**PROVIDED INFORMATION**:
┄┄┄┄┄┄
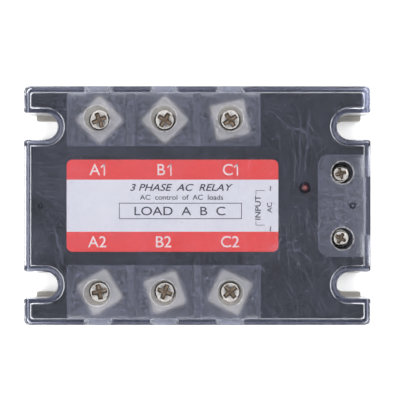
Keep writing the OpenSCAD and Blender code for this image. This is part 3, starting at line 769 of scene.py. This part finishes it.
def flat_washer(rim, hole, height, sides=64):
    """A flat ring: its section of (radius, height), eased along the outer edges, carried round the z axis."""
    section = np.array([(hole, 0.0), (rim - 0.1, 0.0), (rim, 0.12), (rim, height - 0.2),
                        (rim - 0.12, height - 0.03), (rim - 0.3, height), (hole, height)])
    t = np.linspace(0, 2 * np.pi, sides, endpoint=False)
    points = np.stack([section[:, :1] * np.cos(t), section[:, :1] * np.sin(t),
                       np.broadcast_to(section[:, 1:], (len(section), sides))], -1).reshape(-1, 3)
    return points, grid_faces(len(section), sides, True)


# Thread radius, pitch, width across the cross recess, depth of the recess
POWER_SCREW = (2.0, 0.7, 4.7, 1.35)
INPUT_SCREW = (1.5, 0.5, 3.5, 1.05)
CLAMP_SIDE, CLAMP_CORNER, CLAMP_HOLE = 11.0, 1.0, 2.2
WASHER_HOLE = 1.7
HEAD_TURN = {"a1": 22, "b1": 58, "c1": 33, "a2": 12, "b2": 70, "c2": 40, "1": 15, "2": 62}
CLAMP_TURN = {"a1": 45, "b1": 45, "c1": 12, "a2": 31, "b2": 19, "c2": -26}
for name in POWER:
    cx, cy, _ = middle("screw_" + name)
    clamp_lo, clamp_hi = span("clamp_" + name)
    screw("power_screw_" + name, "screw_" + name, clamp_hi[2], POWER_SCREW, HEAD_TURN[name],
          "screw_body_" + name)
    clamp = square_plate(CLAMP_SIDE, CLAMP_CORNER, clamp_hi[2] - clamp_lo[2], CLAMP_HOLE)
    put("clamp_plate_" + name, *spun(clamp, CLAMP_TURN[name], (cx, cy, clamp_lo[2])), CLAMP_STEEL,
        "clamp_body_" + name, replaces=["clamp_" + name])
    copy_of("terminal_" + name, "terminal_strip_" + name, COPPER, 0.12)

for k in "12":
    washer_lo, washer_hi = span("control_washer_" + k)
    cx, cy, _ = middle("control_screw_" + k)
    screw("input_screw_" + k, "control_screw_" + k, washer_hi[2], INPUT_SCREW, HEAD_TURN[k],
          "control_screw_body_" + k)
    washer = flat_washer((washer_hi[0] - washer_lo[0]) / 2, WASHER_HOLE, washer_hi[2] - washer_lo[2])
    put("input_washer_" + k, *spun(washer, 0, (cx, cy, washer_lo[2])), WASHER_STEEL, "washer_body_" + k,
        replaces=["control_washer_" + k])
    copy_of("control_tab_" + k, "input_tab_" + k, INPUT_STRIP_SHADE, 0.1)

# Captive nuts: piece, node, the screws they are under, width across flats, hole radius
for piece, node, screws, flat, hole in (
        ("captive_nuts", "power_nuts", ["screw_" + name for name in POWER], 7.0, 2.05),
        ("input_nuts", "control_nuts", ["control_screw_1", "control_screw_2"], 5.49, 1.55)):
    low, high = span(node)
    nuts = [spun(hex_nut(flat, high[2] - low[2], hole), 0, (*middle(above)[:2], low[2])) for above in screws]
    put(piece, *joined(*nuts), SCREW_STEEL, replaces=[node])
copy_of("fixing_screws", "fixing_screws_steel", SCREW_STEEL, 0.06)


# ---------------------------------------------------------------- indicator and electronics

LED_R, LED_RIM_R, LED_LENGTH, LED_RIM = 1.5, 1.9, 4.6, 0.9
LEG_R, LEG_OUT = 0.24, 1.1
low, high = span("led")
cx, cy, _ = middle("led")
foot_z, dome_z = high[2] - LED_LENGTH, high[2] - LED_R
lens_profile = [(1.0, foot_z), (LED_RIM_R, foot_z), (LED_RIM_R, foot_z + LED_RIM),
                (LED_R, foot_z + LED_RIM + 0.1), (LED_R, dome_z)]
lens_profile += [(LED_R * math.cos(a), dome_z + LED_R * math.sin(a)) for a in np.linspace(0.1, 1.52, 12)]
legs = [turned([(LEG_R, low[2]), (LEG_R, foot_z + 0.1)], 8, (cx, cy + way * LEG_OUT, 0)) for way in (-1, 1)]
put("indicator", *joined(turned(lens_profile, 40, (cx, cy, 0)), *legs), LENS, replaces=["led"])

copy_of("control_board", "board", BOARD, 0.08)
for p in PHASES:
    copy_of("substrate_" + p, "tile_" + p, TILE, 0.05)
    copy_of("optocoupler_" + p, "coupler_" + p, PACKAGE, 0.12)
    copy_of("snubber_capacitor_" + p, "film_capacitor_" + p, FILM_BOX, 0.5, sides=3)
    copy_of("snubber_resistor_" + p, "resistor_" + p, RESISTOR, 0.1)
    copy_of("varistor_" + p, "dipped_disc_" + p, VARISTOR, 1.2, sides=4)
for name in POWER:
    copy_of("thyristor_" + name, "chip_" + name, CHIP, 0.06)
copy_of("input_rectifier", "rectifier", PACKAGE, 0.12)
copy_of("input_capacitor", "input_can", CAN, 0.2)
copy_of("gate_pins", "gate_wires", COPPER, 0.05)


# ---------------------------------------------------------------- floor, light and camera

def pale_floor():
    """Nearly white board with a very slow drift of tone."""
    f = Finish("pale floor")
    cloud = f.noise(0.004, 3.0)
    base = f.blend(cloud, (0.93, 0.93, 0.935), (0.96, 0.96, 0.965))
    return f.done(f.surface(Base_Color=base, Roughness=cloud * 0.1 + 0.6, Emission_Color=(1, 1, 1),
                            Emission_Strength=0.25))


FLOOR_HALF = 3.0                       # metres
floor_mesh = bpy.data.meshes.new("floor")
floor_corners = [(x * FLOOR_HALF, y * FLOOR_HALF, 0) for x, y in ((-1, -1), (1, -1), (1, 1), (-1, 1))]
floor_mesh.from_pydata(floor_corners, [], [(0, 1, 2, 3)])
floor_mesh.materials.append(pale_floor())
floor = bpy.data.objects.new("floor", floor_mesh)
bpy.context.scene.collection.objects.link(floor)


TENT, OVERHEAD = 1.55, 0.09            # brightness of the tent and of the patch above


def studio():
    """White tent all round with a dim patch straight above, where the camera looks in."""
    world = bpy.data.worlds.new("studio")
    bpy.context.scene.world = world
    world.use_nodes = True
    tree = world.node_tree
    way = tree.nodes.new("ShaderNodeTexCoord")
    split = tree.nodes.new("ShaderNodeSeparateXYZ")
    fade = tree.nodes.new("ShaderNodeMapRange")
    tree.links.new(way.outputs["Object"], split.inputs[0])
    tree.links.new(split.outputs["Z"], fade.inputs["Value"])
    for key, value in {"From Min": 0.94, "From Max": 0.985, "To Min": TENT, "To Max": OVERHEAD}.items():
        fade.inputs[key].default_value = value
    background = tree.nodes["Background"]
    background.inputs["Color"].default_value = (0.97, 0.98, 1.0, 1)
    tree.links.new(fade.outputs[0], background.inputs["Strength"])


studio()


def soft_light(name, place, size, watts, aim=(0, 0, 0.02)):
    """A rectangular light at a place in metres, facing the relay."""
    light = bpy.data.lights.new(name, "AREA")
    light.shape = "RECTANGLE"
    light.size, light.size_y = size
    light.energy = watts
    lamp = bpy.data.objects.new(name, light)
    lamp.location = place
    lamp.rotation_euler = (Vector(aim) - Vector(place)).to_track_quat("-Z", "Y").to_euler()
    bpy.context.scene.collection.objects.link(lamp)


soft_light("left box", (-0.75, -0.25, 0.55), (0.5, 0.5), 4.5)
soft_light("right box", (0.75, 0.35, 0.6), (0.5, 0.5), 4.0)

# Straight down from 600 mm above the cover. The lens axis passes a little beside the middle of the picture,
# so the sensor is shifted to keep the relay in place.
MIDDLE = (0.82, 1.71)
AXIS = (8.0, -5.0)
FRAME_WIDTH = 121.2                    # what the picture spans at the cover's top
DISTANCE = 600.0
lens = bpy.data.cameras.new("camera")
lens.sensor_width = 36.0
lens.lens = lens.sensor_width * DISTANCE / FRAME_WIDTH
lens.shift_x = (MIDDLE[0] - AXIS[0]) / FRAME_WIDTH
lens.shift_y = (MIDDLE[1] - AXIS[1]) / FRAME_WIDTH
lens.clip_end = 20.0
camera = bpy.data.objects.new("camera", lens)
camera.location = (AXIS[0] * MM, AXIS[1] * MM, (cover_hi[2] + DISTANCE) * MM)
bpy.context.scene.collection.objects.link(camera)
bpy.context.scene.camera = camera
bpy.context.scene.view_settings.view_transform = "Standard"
┄┄┄┄┄┄
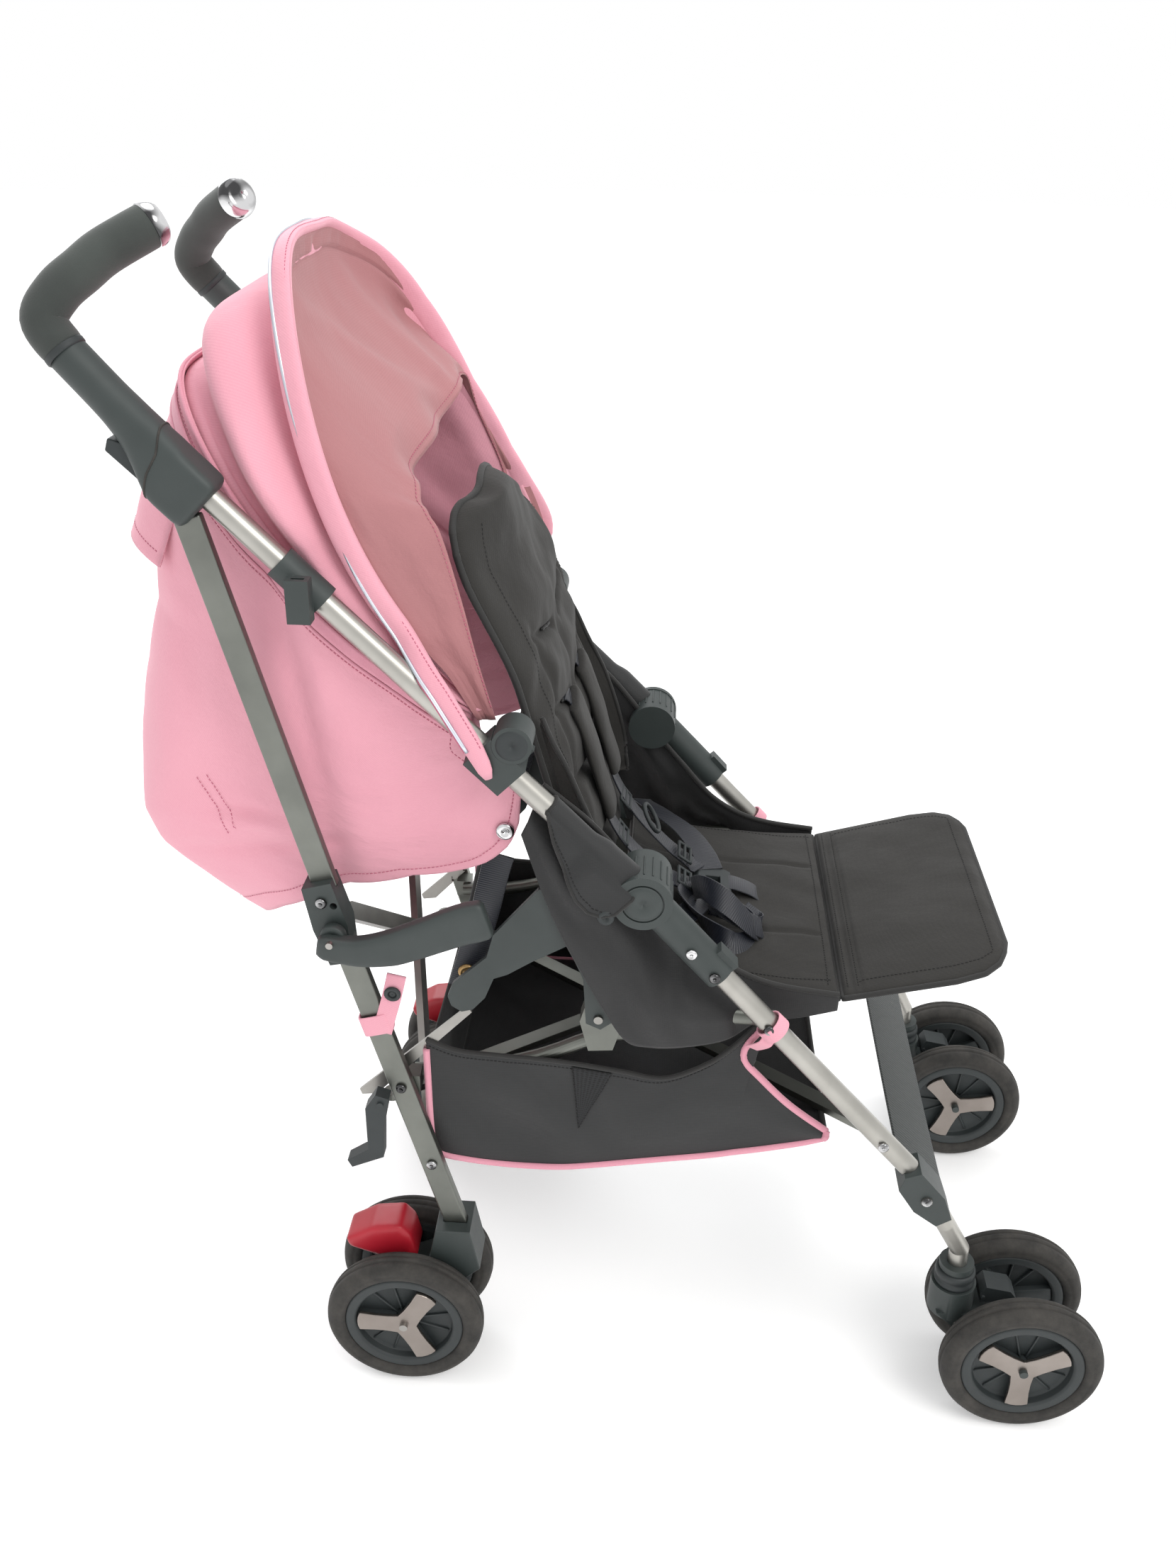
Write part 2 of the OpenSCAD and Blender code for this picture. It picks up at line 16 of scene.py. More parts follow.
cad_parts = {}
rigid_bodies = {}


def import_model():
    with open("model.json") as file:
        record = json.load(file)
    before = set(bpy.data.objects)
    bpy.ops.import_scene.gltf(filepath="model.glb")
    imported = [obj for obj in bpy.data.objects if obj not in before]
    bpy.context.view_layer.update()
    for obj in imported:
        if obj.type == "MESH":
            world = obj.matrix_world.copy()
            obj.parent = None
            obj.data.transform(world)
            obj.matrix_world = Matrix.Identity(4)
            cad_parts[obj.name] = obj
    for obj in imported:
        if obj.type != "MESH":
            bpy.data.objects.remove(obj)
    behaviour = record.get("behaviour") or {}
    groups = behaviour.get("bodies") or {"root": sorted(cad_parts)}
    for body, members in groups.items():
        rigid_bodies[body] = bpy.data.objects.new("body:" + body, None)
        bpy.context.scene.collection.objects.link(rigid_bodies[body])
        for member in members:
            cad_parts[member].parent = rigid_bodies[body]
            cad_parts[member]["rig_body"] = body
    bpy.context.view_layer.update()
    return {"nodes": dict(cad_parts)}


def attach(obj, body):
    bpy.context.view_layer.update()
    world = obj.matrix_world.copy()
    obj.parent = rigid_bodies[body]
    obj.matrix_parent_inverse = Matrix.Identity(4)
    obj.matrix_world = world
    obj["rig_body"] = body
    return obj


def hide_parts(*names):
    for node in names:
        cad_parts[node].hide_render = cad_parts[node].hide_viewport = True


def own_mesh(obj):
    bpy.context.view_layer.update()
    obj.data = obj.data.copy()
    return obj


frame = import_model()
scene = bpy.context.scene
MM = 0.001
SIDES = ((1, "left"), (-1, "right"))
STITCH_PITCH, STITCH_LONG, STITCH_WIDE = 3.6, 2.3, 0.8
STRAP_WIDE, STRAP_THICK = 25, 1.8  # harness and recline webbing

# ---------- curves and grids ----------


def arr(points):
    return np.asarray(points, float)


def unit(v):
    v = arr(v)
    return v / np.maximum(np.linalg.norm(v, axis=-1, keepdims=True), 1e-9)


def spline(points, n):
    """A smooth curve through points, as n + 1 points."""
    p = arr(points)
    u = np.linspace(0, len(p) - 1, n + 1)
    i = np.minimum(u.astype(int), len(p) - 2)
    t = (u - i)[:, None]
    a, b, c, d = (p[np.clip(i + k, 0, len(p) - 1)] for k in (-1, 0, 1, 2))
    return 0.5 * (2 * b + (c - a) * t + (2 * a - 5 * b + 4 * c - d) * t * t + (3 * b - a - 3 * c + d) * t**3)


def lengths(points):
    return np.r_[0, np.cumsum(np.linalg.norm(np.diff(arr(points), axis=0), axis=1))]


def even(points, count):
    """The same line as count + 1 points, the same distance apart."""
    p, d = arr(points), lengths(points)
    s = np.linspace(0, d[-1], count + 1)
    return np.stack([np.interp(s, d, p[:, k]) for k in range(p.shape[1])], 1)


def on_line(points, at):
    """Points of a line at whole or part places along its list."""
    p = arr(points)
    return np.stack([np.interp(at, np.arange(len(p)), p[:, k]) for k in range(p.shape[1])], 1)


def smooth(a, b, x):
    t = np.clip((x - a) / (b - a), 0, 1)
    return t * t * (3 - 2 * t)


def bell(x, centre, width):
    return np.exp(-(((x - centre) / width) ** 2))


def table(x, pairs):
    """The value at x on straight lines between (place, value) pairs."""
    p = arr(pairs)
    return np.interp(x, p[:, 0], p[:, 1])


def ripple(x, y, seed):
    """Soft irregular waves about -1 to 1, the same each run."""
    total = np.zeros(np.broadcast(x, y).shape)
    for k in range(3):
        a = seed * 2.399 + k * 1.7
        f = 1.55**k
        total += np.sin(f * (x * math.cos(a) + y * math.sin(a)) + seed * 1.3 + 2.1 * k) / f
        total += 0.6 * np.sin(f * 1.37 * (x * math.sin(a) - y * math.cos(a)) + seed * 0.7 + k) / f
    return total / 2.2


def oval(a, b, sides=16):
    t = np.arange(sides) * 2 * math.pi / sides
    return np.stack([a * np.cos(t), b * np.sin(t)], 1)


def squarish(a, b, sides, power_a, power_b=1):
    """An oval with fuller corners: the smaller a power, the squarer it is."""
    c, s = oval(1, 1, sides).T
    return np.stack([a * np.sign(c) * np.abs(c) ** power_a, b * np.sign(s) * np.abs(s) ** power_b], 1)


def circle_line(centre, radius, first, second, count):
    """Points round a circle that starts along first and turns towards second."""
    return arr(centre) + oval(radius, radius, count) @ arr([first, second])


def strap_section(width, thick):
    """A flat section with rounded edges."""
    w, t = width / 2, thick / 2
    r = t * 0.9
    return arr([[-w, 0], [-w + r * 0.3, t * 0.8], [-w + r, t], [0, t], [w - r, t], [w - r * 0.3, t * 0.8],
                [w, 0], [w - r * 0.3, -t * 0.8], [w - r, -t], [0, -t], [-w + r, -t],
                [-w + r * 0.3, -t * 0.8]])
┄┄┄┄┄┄
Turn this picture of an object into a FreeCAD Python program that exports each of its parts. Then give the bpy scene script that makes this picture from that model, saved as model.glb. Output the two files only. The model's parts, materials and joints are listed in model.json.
┄┄┄┄┄┄
**WHAT IS BEING ASKED**: Working from the data above, extract solely the lines from the one containing "Keep writing the" through the one containing "return points, grid_faces(len(section), sides, True)", exactly as they appear, both included.

**EXPECTED OUTPUT**:
Keep writing the OpenSCAD and Blender code for this image. This is part 3, starting at line 769 of scene.py. This part finishes it.
def flat_washer(rim, hole, height, sides=64):
    """A flat ring: its section of (radius, height), eased along the outer edges, carried round the z axis."""
    section = np.array([(hole, 0.0), (rim - 0.1, 0.0), (rim, 0.12), (rim, height - 0.2),
                        (rim - 0.12, height - 0.03), (rim - 0.3, height), (hole, height)])
    t = np.linspace(0, 2 * np.pi, sides, endpoint=False)
    points = np.stack([section[:, :1] * np.cos(t), section[:, :1] * np.sin(t),
                       np.broadcast_to(section[:, 1:], (len(section), sides))], -1).reshape(-1, 3)
    return points, grid_faces(len(section), sides, True)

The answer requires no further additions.